*DO THIS:* Note each line where "joints" appears, and copy it.

*SUPPLIED INFORMATION:*
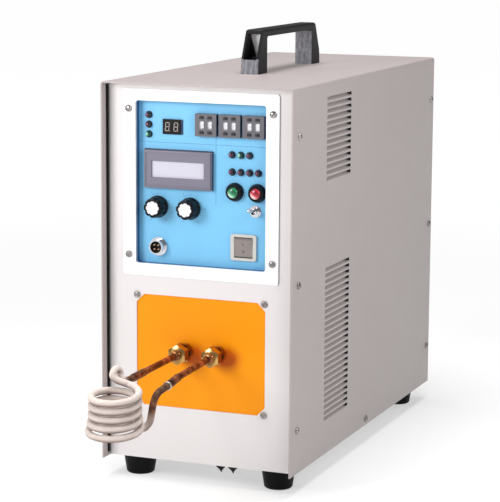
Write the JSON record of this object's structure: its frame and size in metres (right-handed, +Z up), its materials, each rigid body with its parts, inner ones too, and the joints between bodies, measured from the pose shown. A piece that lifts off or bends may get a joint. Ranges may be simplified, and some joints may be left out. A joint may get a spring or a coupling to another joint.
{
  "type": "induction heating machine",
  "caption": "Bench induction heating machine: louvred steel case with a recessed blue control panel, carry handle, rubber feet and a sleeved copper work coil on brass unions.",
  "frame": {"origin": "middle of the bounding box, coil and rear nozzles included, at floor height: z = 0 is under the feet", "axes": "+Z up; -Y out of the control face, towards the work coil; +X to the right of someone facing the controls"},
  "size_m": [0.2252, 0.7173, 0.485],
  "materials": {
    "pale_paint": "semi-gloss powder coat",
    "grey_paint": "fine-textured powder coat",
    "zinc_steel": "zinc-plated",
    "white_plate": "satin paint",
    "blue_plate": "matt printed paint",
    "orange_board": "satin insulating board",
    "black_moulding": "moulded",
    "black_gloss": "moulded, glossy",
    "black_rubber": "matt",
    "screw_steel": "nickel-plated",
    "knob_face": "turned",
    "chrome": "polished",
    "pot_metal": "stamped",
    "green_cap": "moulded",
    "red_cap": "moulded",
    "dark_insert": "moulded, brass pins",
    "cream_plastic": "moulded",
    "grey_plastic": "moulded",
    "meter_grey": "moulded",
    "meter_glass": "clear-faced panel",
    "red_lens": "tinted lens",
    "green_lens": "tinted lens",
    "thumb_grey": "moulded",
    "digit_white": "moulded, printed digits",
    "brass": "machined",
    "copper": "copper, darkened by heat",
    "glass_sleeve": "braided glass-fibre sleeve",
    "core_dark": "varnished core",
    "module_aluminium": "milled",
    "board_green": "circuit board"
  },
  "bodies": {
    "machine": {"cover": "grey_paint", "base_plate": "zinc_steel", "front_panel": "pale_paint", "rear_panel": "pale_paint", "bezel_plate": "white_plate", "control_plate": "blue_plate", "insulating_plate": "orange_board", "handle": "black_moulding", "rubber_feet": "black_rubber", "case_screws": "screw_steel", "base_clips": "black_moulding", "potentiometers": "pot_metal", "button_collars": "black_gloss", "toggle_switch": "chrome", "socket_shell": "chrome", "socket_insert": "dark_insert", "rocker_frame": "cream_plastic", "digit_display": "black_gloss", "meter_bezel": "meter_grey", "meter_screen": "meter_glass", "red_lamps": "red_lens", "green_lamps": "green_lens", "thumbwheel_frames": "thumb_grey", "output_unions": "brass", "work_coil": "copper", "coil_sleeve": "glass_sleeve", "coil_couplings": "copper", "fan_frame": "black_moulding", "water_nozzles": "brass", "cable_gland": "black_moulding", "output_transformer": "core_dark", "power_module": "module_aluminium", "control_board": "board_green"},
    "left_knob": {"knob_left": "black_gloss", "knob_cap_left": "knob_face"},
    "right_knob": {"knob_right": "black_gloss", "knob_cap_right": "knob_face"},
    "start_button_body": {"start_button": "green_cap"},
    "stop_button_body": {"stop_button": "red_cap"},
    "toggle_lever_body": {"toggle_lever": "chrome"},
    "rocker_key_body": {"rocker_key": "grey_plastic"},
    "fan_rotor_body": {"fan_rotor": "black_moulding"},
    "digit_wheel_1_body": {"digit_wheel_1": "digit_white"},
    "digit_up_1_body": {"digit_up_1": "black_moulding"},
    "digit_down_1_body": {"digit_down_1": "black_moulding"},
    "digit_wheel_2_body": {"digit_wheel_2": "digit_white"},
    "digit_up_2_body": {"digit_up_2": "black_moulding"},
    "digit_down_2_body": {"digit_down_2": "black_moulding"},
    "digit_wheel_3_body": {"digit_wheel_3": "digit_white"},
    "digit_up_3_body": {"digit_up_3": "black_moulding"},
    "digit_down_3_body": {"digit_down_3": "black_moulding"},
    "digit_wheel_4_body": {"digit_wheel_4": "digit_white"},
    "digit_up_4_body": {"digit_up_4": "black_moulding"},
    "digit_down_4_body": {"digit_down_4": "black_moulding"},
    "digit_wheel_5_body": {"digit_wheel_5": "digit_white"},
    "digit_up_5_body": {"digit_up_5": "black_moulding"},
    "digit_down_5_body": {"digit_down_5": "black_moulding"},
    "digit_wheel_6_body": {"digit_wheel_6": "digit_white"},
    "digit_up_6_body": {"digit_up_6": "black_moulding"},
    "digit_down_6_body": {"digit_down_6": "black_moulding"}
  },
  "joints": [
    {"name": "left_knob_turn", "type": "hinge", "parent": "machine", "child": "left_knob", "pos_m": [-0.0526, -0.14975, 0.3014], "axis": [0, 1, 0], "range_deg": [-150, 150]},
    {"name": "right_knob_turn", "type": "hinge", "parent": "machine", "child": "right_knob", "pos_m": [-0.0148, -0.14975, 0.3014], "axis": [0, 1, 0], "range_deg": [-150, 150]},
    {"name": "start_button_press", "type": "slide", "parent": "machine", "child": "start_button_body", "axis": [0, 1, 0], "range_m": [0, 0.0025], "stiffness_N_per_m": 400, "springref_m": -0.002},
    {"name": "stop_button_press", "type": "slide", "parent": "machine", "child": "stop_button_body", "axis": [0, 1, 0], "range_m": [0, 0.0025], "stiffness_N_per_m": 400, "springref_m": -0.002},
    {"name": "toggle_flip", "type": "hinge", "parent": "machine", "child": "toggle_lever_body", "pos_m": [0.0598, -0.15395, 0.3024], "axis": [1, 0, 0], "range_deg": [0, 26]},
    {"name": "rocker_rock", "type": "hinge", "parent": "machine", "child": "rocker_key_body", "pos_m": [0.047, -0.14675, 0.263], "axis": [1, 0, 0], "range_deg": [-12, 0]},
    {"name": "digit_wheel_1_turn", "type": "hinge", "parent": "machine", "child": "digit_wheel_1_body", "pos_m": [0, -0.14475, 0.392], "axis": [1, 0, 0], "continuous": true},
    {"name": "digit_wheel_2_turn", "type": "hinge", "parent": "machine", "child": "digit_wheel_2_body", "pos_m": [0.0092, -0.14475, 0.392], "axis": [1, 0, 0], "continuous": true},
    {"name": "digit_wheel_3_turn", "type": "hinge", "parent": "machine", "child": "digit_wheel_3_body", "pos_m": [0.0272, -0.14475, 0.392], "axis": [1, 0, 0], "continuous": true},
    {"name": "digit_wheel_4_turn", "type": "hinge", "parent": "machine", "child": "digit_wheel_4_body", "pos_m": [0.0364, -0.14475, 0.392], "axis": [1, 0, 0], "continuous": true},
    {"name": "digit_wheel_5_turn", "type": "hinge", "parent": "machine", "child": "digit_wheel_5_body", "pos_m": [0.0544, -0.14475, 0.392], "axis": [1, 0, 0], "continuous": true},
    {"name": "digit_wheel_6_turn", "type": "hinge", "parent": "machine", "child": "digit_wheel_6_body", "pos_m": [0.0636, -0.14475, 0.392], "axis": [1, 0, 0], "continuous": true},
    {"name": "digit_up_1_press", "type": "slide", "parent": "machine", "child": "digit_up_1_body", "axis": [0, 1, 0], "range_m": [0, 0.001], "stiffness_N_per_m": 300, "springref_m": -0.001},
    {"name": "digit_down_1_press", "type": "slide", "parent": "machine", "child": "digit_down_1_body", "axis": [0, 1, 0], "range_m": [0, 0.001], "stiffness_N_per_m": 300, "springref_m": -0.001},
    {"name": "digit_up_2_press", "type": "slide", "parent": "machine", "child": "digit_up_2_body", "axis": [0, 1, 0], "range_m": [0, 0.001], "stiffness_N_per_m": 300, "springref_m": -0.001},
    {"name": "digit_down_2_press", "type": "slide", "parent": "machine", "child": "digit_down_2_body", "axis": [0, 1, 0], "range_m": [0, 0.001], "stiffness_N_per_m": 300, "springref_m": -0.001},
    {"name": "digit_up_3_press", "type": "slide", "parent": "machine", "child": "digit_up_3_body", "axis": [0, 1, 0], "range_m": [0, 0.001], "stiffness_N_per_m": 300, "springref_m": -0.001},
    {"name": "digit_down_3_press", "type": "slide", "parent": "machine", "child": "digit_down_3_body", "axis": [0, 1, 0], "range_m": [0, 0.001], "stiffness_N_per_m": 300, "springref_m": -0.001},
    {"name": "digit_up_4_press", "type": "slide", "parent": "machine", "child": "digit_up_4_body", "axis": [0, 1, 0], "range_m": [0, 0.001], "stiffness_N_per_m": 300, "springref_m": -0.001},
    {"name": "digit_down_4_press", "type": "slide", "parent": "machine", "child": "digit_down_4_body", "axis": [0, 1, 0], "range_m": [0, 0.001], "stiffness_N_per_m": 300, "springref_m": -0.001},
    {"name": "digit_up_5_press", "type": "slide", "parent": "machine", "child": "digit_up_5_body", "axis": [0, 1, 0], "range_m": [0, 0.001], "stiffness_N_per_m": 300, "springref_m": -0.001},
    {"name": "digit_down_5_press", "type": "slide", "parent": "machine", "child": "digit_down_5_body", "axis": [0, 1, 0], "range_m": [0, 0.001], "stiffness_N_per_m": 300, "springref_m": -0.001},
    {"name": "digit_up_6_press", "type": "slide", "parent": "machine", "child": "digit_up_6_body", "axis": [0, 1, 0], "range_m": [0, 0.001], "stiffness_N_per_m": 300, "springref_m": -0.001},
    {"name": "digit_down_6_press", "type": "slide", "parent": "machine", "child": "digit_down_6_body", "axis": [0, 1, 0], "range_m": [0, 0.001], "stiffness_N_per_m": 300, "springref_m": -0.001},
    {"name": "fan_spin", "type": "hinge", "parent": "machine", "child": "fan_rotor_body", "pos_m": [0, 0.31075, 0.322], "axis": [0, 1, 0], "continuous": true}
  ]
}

*FINAL RESULT:*
Write the JSON record of this object's structure: its frame and size in metres (right-handed, +Z up), its materials, each rigid body with its parts, inner ones too, and the joints between bodies, measured from the pose shown. A piece that lifts off or bends may get a joint. Ranges may be simplified, and some joints may be left out. A joint may get a spring or a coupling to another joint.
  "joints": [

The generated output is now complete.